2.17.2009

Pride and Prejudice and Zombies

Since I am known by my friends as a Jane Austen person, SEVENTEEN different people sent me the link to this publishing announcement. Even though the book won't be published for another two months, a friend managed to procure an advanced copy (aka Word doc of the finished product), and so I read it over the weekend.

That being said, it's rather unnecessary for anyone to read this novel in its entirety, even if it does sound amusing. The best plan is to read the first two or three chapters, and then call it a day. You'll get the point and you won't be missing much. (Actually, you'll get everything you need, because Chapter 3 will include a ball and a zombie battle.)

It really is a clever idea -- maintaining the actual text of Pride and Prejudice and simply inserting another storyline... one that just happens to involve zombies overrunning England so that the upper classes (men and often women) are sent to Japan or China to be trained in deadly arts so as to combat the unfortunately afflicted. But it's a funny joke that gets old very very fast. The first few chapters had me giggling as a result of the novelty. The exact P&P text with small insertions or minor dialogue alterations... it is a funny idea, even I must admit. But that's where it ends. Nothing truly unique was done with the story beyond some small revenges on irritating and wicked characters that didn't receive what was coming to them in the real novel. For the sake of maintaining as much of the original text as possible, Pride and Prejudice and Zombies runs exactly the same course as Pride and Prejudice.
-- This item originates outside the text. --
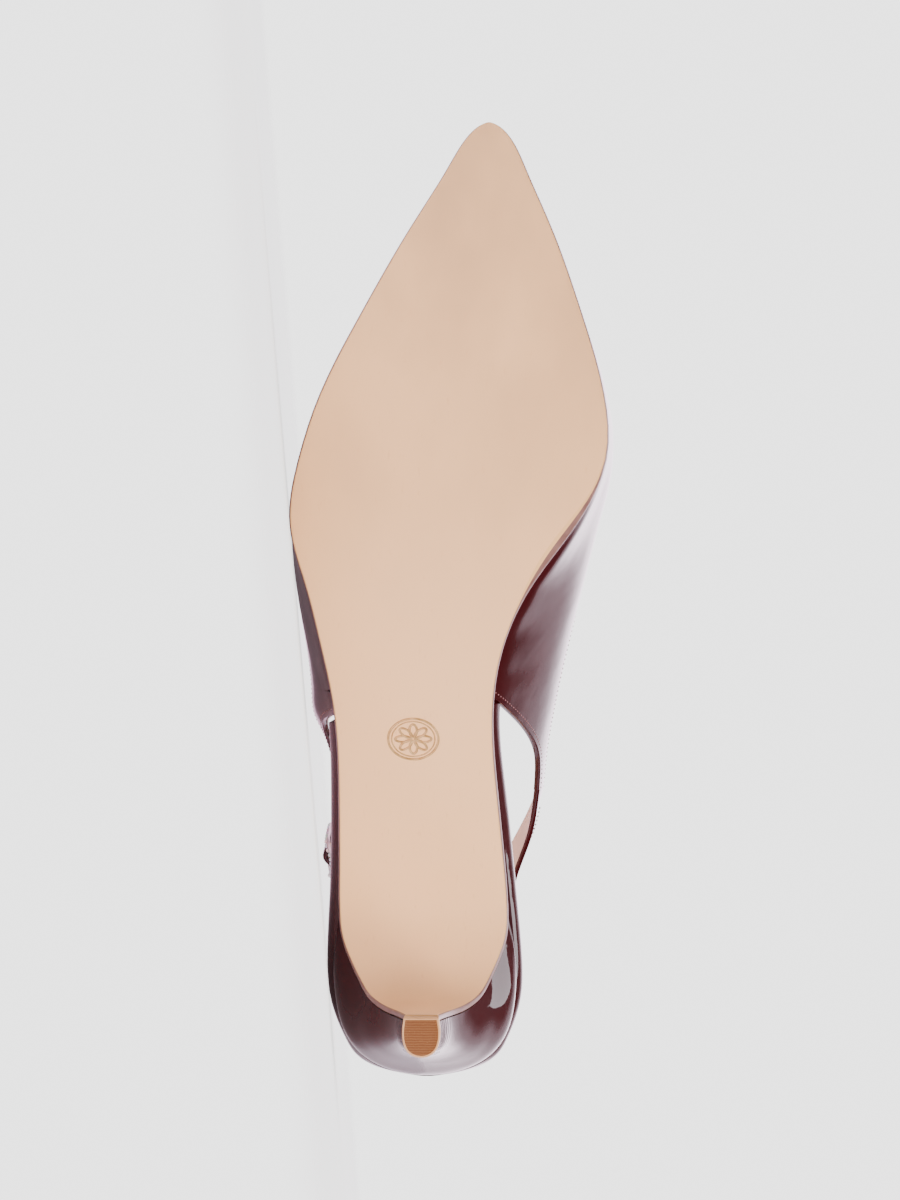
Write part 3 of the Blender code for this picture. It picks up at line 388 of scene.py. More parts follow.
print("ball", round(2 * float(sole_half(0.65 * LENGTH)) / MM, 1), "mm wide")

# %% [markdown]
# From points to a mesh
#
# Each skin is a set of patches: grids of points in the shoe's frame, with a UV map in metres and a finish.
# Modifiers on a coarse cage would be quicker to write, but they round off the edges that the reflections
# show. So the patches are joined, doubled points merged, and the faces turned outwards. The object stays at
# the origin and the points carry its place, as the export wants it.


# %% Patches to a piece
Patch = namedtuple("Patch", "points uv slot wrap", defaults=(None, 0, False))


def metre_uv(points, wrap):
    """UVs in metres: u along the rows, v across them."""
    grid = np.concatenate([points, points[:, :1]], 1) if wrap else points
    across = np.zeros(grid.shape[:2])
    across[:, 1:] = np.cumsum(np.linalg.norm(np.diff(grid, axis=1), axis=2), 1)
    along = np.zeros(len(grid))
    along[1:] = np.cumsum(np.linalg.norm(np.diff(grid.mean(1), axis=0), axis=1))
    return np.stack([np.broadcast_to(along[:, None], across.shape), across], 2)


def put(name, data):
    """An object at the origin, in the scene."""
    made = bpy.data.objects.new(name, data)
    bpy.context.scene.collection.objects.link(made)
    return made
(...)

SPOILERS after this point, but really, admit to yourself that you're not actually going to read this novel. You'll chuckle over the cover (which is the best part of the whole thing) when you look at it in the bookstore, and then you'll set it down. We're in a recession. You're not seriously going to purchase this novel when there's so much else out there to be read?

I suppose that is my biggest qualm with the novel. If it was going to do something truly interesting, the plot would have needed to change a bit. I suppose it was unrealistic for Darcy or Elizabeth to die, but there are so few casualties that it's really quite disappointing. I was expecting to at least lose one Bennet sister (Kitty could have been eaten or Mary could die in a blaze of glory). Even Grahame-Smith alludes to this desire at one point, where Elizabeth fantasizes decapitating Lydia in a carriage. But there's no follow-through! The only losses we experience are of Charlotte (who is afflicted with the zombie plague) and Mr. Collins (who hangs himself in unexpected and rather uncharacteristic grief). Wickham is crippled (by Darcy, which is nice) and he's sent off to a seminary for the lame in Ireland with Lydia. I had actually been hoping that Wickham would be a slowly changing zombie and that he'd make an attempt to eat Elizabeth's brains, or that his taking Lydia away was a ruse to feast on her brains, too -- or better yet, that the terrible thing he had done to Georgiana Darcy was to try and elope with her and end up being a coward in battle to the point where she was bitten by a zombie and lost a limb to it or something. Nope. Sorry. Not nearly so interesting. I would never expect me to say this, but there was just too much Pride and Prejudice in here -- the author was unwilling to deviate from the novel enough to create something interesting that could stand on its own as a ridiculously funny Austenuation. Ah well.

In the end, it's a clever idea, but that is all. I'm pleased that someone brought the idea into being, but I'm not sure it merited a full novel. A short excerpt in a magazine would have been sufficient rather than the entire creation -- such as a fake book review and excerpt in something like Believer where you could have read a few chapters and then seen a summary.